• Items from a data source:
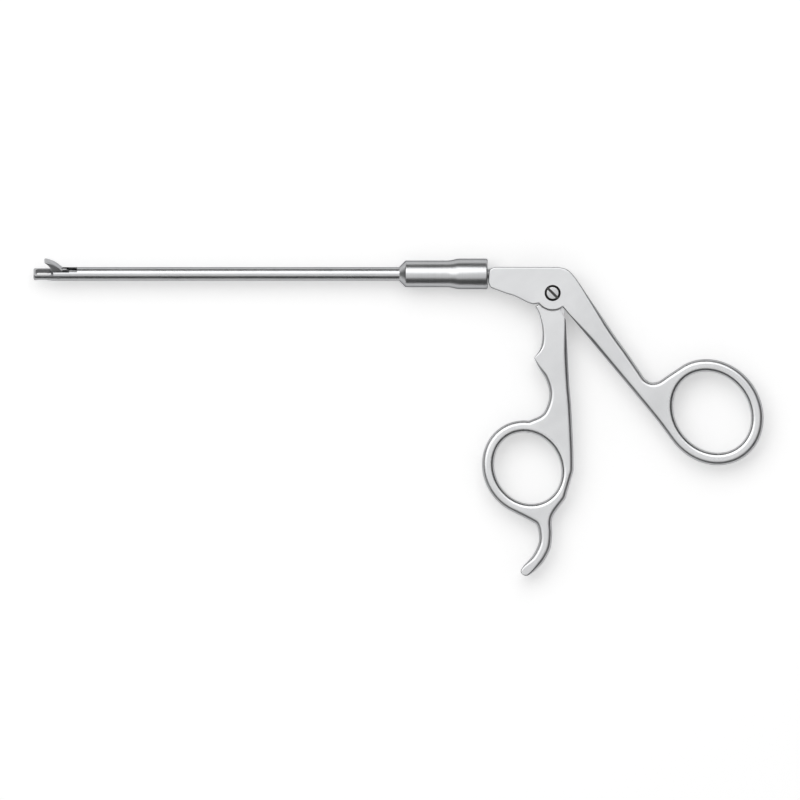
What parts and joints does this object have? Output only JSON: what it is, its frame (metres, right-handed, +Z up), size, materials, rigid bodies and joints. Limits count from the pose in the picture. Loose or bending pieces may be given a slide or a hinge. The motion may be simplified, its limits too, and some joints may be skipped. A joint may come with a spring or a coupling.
{
  "type": "arthroscopic punch",
  "caption": "Arthroscopic basket punch: ring handles on a slotted pivot screw drive a rod through a slim straight tube and close a hooked jaw into an open basket at the tip.",
  "frame": {"origin": "middle of the bounding box's underside, with the instrument lying on its side and its jaw open", "axes": "+X from the tip along the shaft to the handles, +Y away from the finger ring, towards the side the jaw opens, +Z up, along the handle pivot's axis"},
  "size_m": [0.2556, 0.1112, 0.0107],
  "materials": {
    "satin_steel": "satin",
    "bright_steel": "polished",
    "hardened_steel": "satin",
    "bearing_bronze": "satin"
  },
  "bodies": {
    "fixed_handle": {"thumb_handle": "satin_steel", "pivot_screw": "bright_steel", "hub_sleeve": "bright_steel", "stem_nipple": "bright_steel", "tube_ferrule": "bright_steel", "shaft_tube": "bright_steel", "basket_tip": "bright_steel", "jaw_hinge_pin": "hardened_steel", "rod_guide_front": "bearing_bronze", "rod_guide_middle": "bearing_bronze", "rod_guide_rear": "bearing_bronze"},
    "moving_lever": {"finger_lever": "satin_steel", "lever_drive_pin": "satin_steel"},
    "push_rod": {"drive_rod": "bright_steel", "rod_yoke": "bright_steel", "rod_lock_nut": "bright_steel", "rod_front_eye": "hardened_steel"},
    "moving_jaw": {"upper_jaw": "hardened_steel", "jaw_link_pin": "hardened_steel"}
  },
  "joints": [
    {"name": "handle_pivot", "type": "hinge", "parent": "fixed_handle", "child": "moving_lever", "pos_m": [0.05393, 0.04345, 0.00534], "axis": [0, 0, 1], "range_deg": [0, 9.77]},
    {"name": "rod_slide", "type": "slide", "parent": "fixed_handle", "child": "push_rod", "axis": [-1, 0, 0], "range_m": [0, 0.00114]},
    {"name": "jaw_hinge", "type": "hinge", "parent": "fixed_handle", "child": "moving_jaw", "pos_m": [-0.11897, 0.05015, 0.00534], "axis": [0, -0.6428, 0.766], "range_deg": [0, 50]}
  ],
  "couplings": [
    {"joint": "rod_slide", "follows": "handle_pivot", "m_per_rad": 0.0066919},
    {"joint": "jaw_hinge", "follows": "handle_pivot", "ratio": 5.1178}
  ]
}
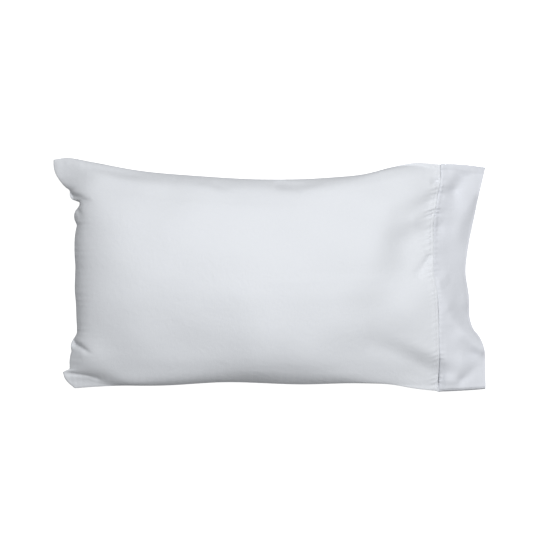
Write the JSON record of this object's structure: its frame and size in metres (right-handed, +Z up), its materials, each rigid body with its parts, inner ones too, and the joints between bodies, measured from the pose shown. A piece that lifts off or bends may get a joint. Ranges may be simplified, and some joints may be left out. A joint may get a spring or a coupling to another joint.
{
  "type": "filled pillowcase",
  "caption": "Long white cotton pillowcase with a pillow in it, lying on its back, its deep cuff open at one end",
  "frame": {"origin": "under the middle of the whole case, on the surface that it lies on", "axes": "+X from the sewn end to the open mouth, +Y across the case to the far side seam, +Z up out of its face"},
  "size_m": [0.9177, 0.4934, 0.1745],
  "materials": {
    "body_cotton": "plain-woven white cotton, smooth and matt, with a faint cool tint",
    "cuff_cotton": "the same white cotton folded double, matt, with a topstitched seam"
  },
  "bodies": {
    "root": {"case_body": "body_cotton", "cuff": "cuff_cotton"}
  },
  "joints": []
}
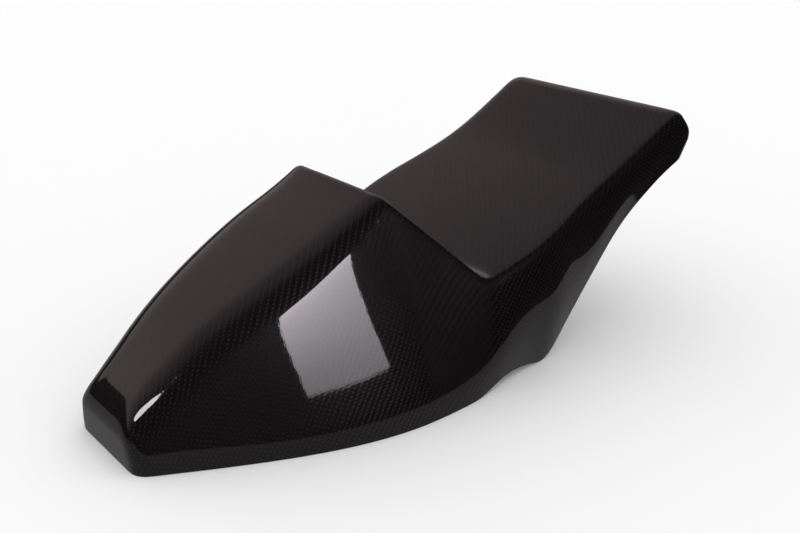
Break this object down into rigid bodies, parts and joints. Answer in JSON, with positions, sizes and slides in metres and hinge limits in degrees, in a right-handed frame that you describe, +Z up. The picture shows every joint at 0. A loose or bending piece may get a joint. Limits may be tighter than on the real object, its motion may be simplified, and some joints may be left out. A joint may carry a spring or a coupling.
{
  "type": "motorcycle tail fairing",
  "caption": "One-piece moulded carbon tail fairing: a flat seat pan with side skirts in front of a tapering closed hump, open underneath.",
  "frame": {"origin": "on the floor, under the middle of the length and width, with the fairing lying on its trimmed edge and horn tips", "axes": "-Y points to the nose of the seat pan, +Y to the rear wall of the tail, +Z up, X across the bike"},
  "size_m": [0.295, 0.656, 0.2446],
  "materials": {
    "carbon_laminate": "woven 2x2 twill carbon laminate under a clear gloss coat, bare and duller on the inside"
  },
  "bodies": {
    "root": {"tail_shell": "carbon_laminate"}
  },
  "joints": []
}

• Goal:
Copy all of the data exactly.

• Answer to the exercise:
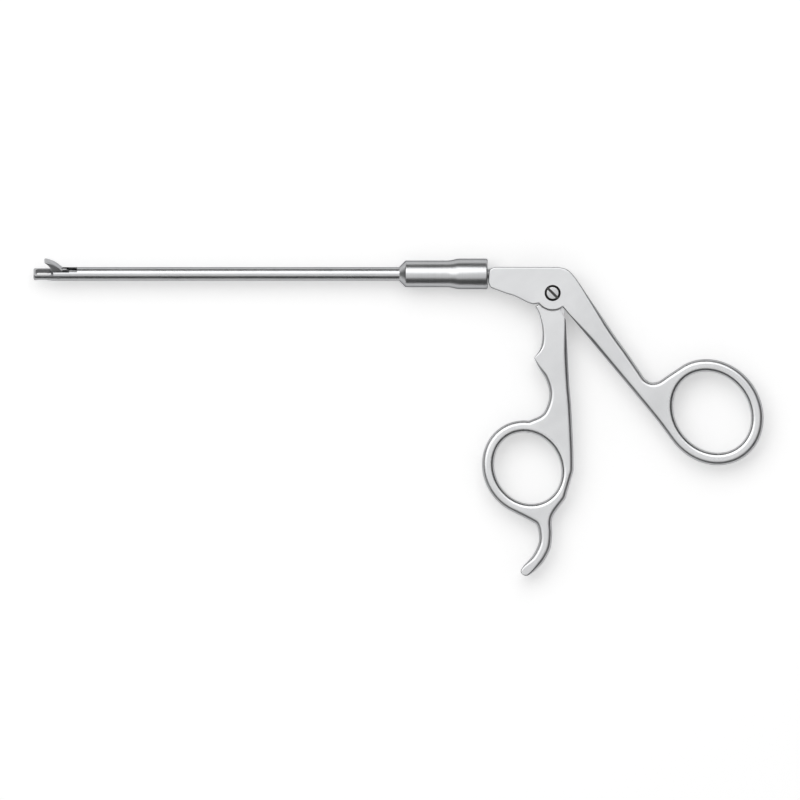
What parts and joints does this object have? Output only JSON: what it is, its frame (metres, right-handed, +Z up), size, materials, rigid bodies and joints. Limits count from the pose in the picture. Loose or bending pieces may be given a slide or a hinge. The motion may be simplified, its limits too, and some joints may be skipped. A joint may come with a spring or a coupling.
{
  "type": "arthroscopic punch",
  "caption": "Arthroscopic basket punch: ring handles on a slotted pivot screw drive a rod through a slim straight tube and close a hooked jaw into an open basket at the tip.",
  "frame": {"origin": "middle of the bounding box's underside, with the instrument lying on its side and its jaw open", "axes": "+X from the tip along the shaft to the handles, +Y away from the finger ring, towards the side the jaw opens, +Z up, along the handle pivot's axis"},
  "size_m": [0.2556, 0.1112, 0.0107],
  "materials": {
    "satin_steel": "satin",
    "bright_steel": "polished",
    "hardened_steel": "satin",
    "bearing_bronze": "satin"
  },
  "bodies": {
    "fixed_handle": {"thumb_handle": "satin_steel", "pivot_screw": "bright_steel", "hub_sleeve": "bright_steel", "stem_nipple": "bright_steel", "tube_ferrule": "bright_steel", "shaft_tube": "bright_steel", "basket_tip": "bright_steel", "jaw_hinge_pin": "hardened_steel", "rod_guide_front": "bearing_bronze", "rod_guide_middle": "bearing_bronze", "rod_guide_rear": "bearing_bronze"},
    "moving_lever": {"finger_lever": "satin_steel", "lever_drive_pin": "satin_steel"},
    "push_rod": {"drive_rod": "bright_steel", "rod_yoke": "bright_steel", "rod_lock_nut": "bright_steel", "rod_front_eye": "hardened_steel"},
    "moving_jaw": {"upper_jaw": "hardened_steel", "jaw_link_pin": "hardened_steel"}
  },
  "joints": [
    {"name": "handle_pivot", "type": "hinge", "parent": "fixed_handle", "child": "moving_lever", "pos_m": [0.05393, 0.04345, 0.00534], "axis": [0, 0, 1], "range_deg": [0, 9.77]},
    {"name": "rod_slide", "type": "slide", "parent": "fixed_handle", "child": "push_rod", "axis": [-1, 0, 0], "range_m": [0, 0.00114]},
    {"name": "jaw_hinge", "type": "hinge", "parent": "fixed_handle", "child": "moving_jaw", "pos_m": [-0.11897, 0.05015, 0.00534], "axis": [0, -0.6428, 0.766], "range_deg": [0, 50]}
  ],
  "couplings": [
    {"joint": "rod_slide", "follows": "handle_pivot", "m_per_rad": 0.0066919},
    {"joint": "jaw_hinge", "follows": "handle_pivot", "ratio": 5.1178}
  ]
}
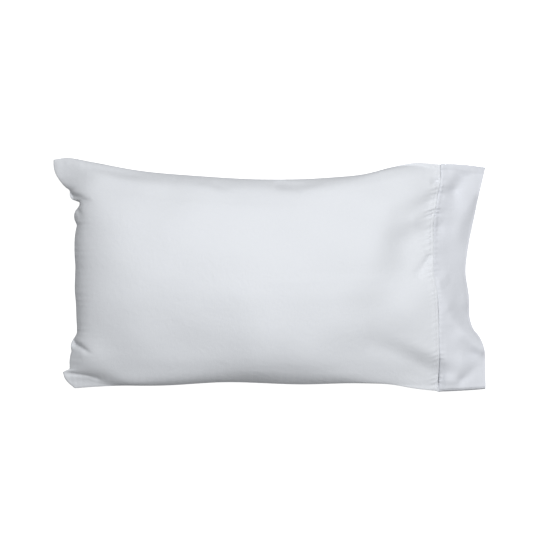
Write the JSON record of this object's structure: its frame and size in metres (right-handed, +Z up), its materials, each rigid body with its parts, inner ones too, and the joints between bodies, measured from the pose shown. A piece that lifts off or bends may get a joint. Ranges may be simplified, and some joints may be left out. A joint may get a spring or a coupling to another joint.
{
  "type": "filled pillowcase",
  "caption": "Long white cotton pillowcase with a pillow in it, lying on its back, its deep cuff open at one end",
  "frame": {"origin": "under the middle of the whole case, on the surface that it lies on", "axes": "+X from the sewn end to the open mouth, +Y across the case to the far side seam, +Z up out of its face"},
  "size_m": [0.9177, 0.4934, 0.1745],
  "materials": {
    "body_cotton": "plain-woven white cotton, smooth and matt, with a faint cool tint",
    "cuff_cotton": "the same white cotton folded double, matt, with a topstitched seam"
  },
  "bodies": {
    "root": {"case_body": "body_cotton", "cuff": "cuff_cotton"}
  },
  "joints": []
}
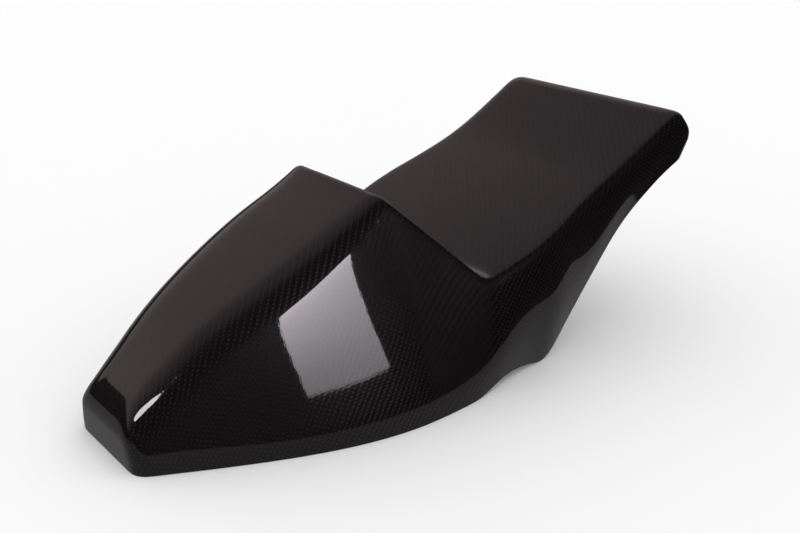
Break this object down into rigid bodies, parts and joints. Answer in JSON, with positions, sizes and slides in metres and hinge limits in degrees, in a right-handed frame that you describe, +Z up. The picture shows every joint at 0. A loose or bending piece may get a joint. Limits may be tighter than on the real object, its motion may be simplified, and some joints may be left out. A joint may carry a spring or a coupling.
{
  "type": "motorcycle tail fairing",
  "caption": "One-piece moulded carbon tail fairing: a flat seat pan with side skirts in front of a tapering closed hump, open underneath.",
  "frame": {"origin": "on the floor, under the middle of the length and width, with the fairing lying on its trimmed edge and horn tips", "axes": "-Y points to the nose of the seat pan, +Y to the rear wall of the tail, +Z up, X across the bike"},
  "size_m": [0.295, 0.656, 0.2446],
  "materials": {
    "carbon_laminate": "woven 2x2 twill carbon laminate under a clear gloss coat, bare and duller on the inside"
  },
  "bodies": {
    "root": {"tail_shell": "carbon_laminate"}
  },
  "joints": []
}